— start DATASET SECTION —
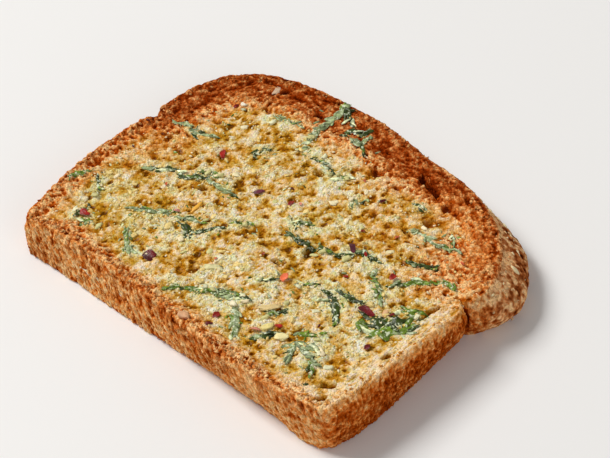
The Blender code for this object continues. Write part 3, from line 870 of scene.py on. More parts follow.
def bread_material():
    """Colour from the ramps, shaded by the grains, over a rough surface that lets a little light in
    and has a thin coat of oil."""
    material, tree, shader = new_material("toasted_bread")
    toasted, hollow, oily, crusty, paste, herby, fibrous = (attribute(tree, n) for n in BREAD_NUMBERS)
    blotch, fine, finer = noise(tree, 1.7, detail=1.0), noise(tree, 0.7), noise(tree, 0.35)
    tone, edge = grains(tree, 0.5)
    thick_strands, thin_strands = strands(tree, 0.62, -0.46, 3.8), strands(tree, 0.4, -0.4, 3.8)
    fine = blend_numbers(tree, fibrous, fine, thick_strands)
    finer = blend_numbers(tree, fibrous, finer, thin_strands)
    tone = blend_numbers(tree, fibrous, tone, thin_strands)
    edge = blend_numbers(tree, fibrous, edge, 0.3)
    depth = bread_depth(tree, hollow, blotch, fine, thick_strands, crusty, fibrous)
    colour = bread_colour(tree, depth, toasted, paste, herby, crusty)
    half_tone, half_finer = (math_node(tree, "MULTIPLY", value, 0.5) for value in (tone, finer))
    shade = ramp(tree, math_node(tree, "ADD", half_tone, half_finer), GRAIN_SHADES)
    grit = math_node(tree, "ADD", math_node(tree, "MULTIPLY", toasted, 0.9), 0.3)
    grit = math_node(tree, "SUBTRACT", grit, math_node(tree, "MULTIPLY", crusty, 0.3), clamp=True)
    colour = mix(tree, grit, colour, shade, "MULTIPLY")
    tree.links.new(colour, shader.inputs["Base Color"])
    shader.inputs["Roughness"].default_value = 0.6
    shader.inputs["Specular IOR Level"].default_value = 0.0
    shader.inputs["Subsurface Weight"].default_value = 0.1
    shader.inputs["Subsurface Radius"].default_value = (1.0, 0.55, 0.25)
    shader.inputs["Subsurface Scale"].default_value = 0.0012
    tree.links.new(math_node(tree, "MULTIPLY", oily, 0.12), shader.inputs["Coat Weight"])
    shader.inputs["Coat Roughness"].default_value = 0.22
    lumps = math_node(tree, "ADD", math_node(tree, "MULTIPLY", edge, -0.8), fine)
    bump(tree, shader, math_node(tree, "ADD", lumps, finer), 0.4, 0.9)
    return material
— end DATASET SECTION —
WHAT THIS TASK INVOLVES>
Write the material out again in its entirety, exactly as shown.

ANSWER FOR THIS EXERCISE>
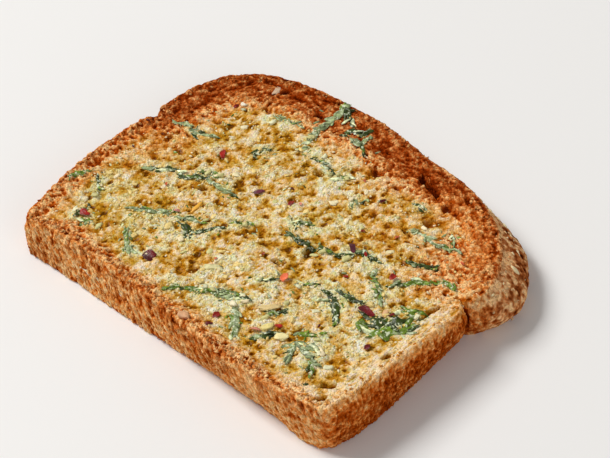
The Blender code for this object continues. Write part 3, from line 870 of scene.py on. More parts follow.
def bread_material():
    """Colour from the ramps, shaded by the grains, over a rough surface that lets a little light in
    and has a thin coat of oil."""
    material, tree, shader = new_material("toasted_bread")
    toasted, hollow, oily, crusty, paste, herby, fibrous = (attribute(tree, n) for n in BREAD_NUMBERS)
    blotch, fine, finer = noise(tree, 1.7, detail=1.0), noise(tree, 0.7), noise(tree, 0.35)
    tone, edge = grains(tree, 0.5)
    thick_strands, thin_strands = strands(tree, 0.62, -0.46, 3.8), strands(tree, 0.4, -0.4, 3.8)
    fine = blend_numbers(tree, fibrous, fine, thick_strands)
    finer = blend_numbers(tree, fibrous, finer, thin_strands)
    tone = blend_numbers(tree, fibrous, tone, thin_strands)
    edge = blend_numbers(tree, fibrous, edge, 0.3)
    depth = bread_depth(tree, hollow, blotch, fine, thick_strands, crusty, fibrous)
    colour = bread_colour(tree, depth, toasted, paste, herby, crusty)
    half_tone, half_finer = (math_node(tree, "MULTIPLY", value, 0.5) for value in (tone, finer))
    shade = ramp(tree, math_node(tree, "ADD", half_tone, half_finer), GRAIN_SHADES)
    grit = math_node(tree, "ADD", math_node(tree, "MULTIPLY", toasted, 0.9), 0.3)
    grit = math_node(tree, "SUBTRACT", grit, math_node(tree, "MULTIPLY", crusty, 0.3), clamp=True)
    colour = mix(tree, grit, colour, shade, "MULTIPLY")
    tree.links.new(colour, shader.inputs["Base Color"])
    shader.inputs["Roughness"].default_value = 0.6
    shader.inputs["Specular IOR Level"].default_value = 0.0
    shader.inputs["Subsurface Weight"].default_value = 0.1
    shader.inputs["Subsurface Radius"].default_value = (1.0, 0.55, 0.25)
    shader.inputs["Subsurface Scale"].default_value = 0.0012
    tree.links.new(math_node(tree, "MULTIPLY", oily, 0.12), shader.inputs["Coat Weight"])
    shader.inputs["Coat Roughness"].default_value = 0.22
    lumps = math_node(tree, "ADD", math_node(tree, "MULTIPLY", edge, -0.8), fine)
    bump(tree, shader, math_node(tree, "ADD", lumps, finer), 0.4, 0.9)
    return material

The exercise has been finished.